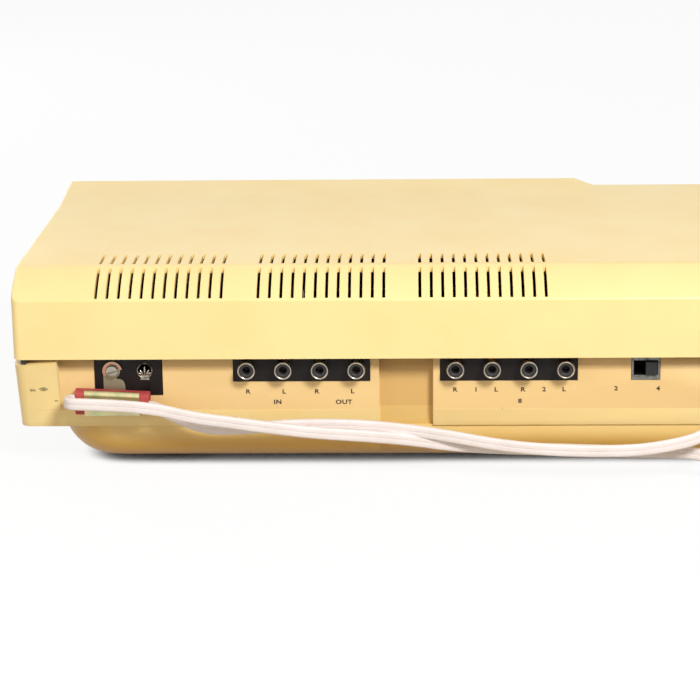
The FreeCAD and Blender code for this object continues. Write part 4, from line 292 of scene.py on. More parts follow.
def mottle(tree, shader, other, patch, rough=None, bump=0, grain=1.0, amount=0.5):
    """Drift towards another colour in patches, vary the roughness, and add a fine surface grain.

    patch and grain are in millimetres; bump is the height of the grain in millimetres.
    """
    where = add(tree, "ShaderNodeTexCoord").outputs["Object"]
    cloud = add(tree, "ShaderNodeTexNoise", Vector=where, Scale=1 / (patch * MM), Detail=4,
                Roughness=0.6)
    shade_by(tree, shader, cloud.outputs["Fac"], 0.35, 0.7, other, amount)
    fine = add(tree, "ShaderNodeTexNoise", Vector=where, Scale=1 / (grain * MM), Detail=3,
               Roughness=0.55)
    if rough:
        spread = add(tree, "ShaderNodeMapRange", Value=cloud.outputs["Fac"], _1=0.3, _2=0.7,
                     _3=rough[0], _4=rough[1])
        tree.links.new(spread.outputs[0], shader.inputs["Roughness"])
    if bump:
        skin = add(tree, "ShaderNodeBump", Strength=1.0, Distance=bump * MM,
                   Height=fine.outputs["Fac"])
        tree.links.new(skin.outputs[0], shader.inputs["Normal"])
    return where


def mottled(name, colour, roughness, other, patch, rough=None, bump=0, grain=1.0, amount=0.5,
            **sockets):
    """A finished material with its mottle, where nothing else is added to its tree."""
    material, tree, shader = finish(name, colour, roughness, **sockets)
    mottle(tree, shader, other, patch, rough, bump, grain, amount)
    return material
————
» **What is required**:
Reproduce all the data word for word.

» **Result of the task**:
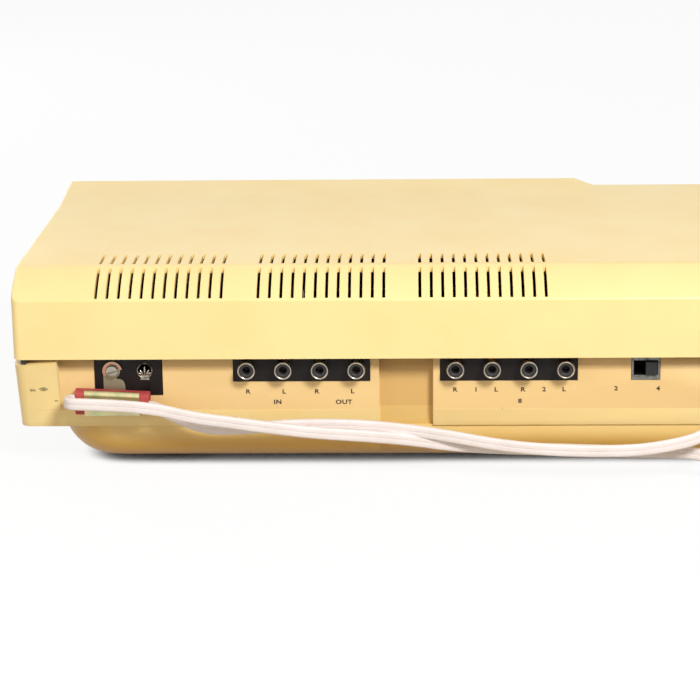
The FreeCAD and Blender code for this object continues. Write part 4, from line 292 of scene.py on. More parts follow.
def mottle(tree, shader, other, patch, rough=None, bump=0, grain=1.0, amount=0.5):
    """Drift towards another colour in patches, vary the roughness, and add a fine surface grain.

    patch and grain are in millimetres; bump is the height of the grain in millimetres.
    """
    where = add(tree, "ShaderNodeTexCoord").outputs["Object"]
    cloud = add(tree, "ShaderNodeTexNoise", Vector=where, Scale=1 / (patch * MM), Detail=4,
                Roughness=0.6)
    shade_by(tree, shader, cloud.outputs["Fac"], 0.35, 0.7, other, amount)
    fine = add(tree, "ShaderNodeTexNoise", Vector=where, Scale=1 / (grain * MM), Detail=3,
               Roughness=0.55)
    if rough:
        spread = add(tree, "ShaderNodeMapRange", Value=cloud.outputs["Fac"], _1=0.3, _2=0.7,
                     _3=rough[0], _4=rough[1])
        tree.links.new(spread.outputs[0], shader.inputs["Roughness"])
    if bump:
        skin = add(tree, "ShaderNodeBump", Strength=1.0, Distance=bump * MM,
                   Height=fine.outputs["Fac"])
        tree.links.new(skin.outputs[0], shader.inputs["Normal"])
    return where


def mottled(name, colour, roughness, other, patch, rough=None, bump=0, grain=1.0, amount=0.5,
            **sockets):
    """A finished material with its mottle, where nothing else is added to its tree."""
    material, tree, shader = finish(name, colour, roughness, **sockets)
    mottle(tree, shader, other, patch, rough, bump, grain, amount)
    return material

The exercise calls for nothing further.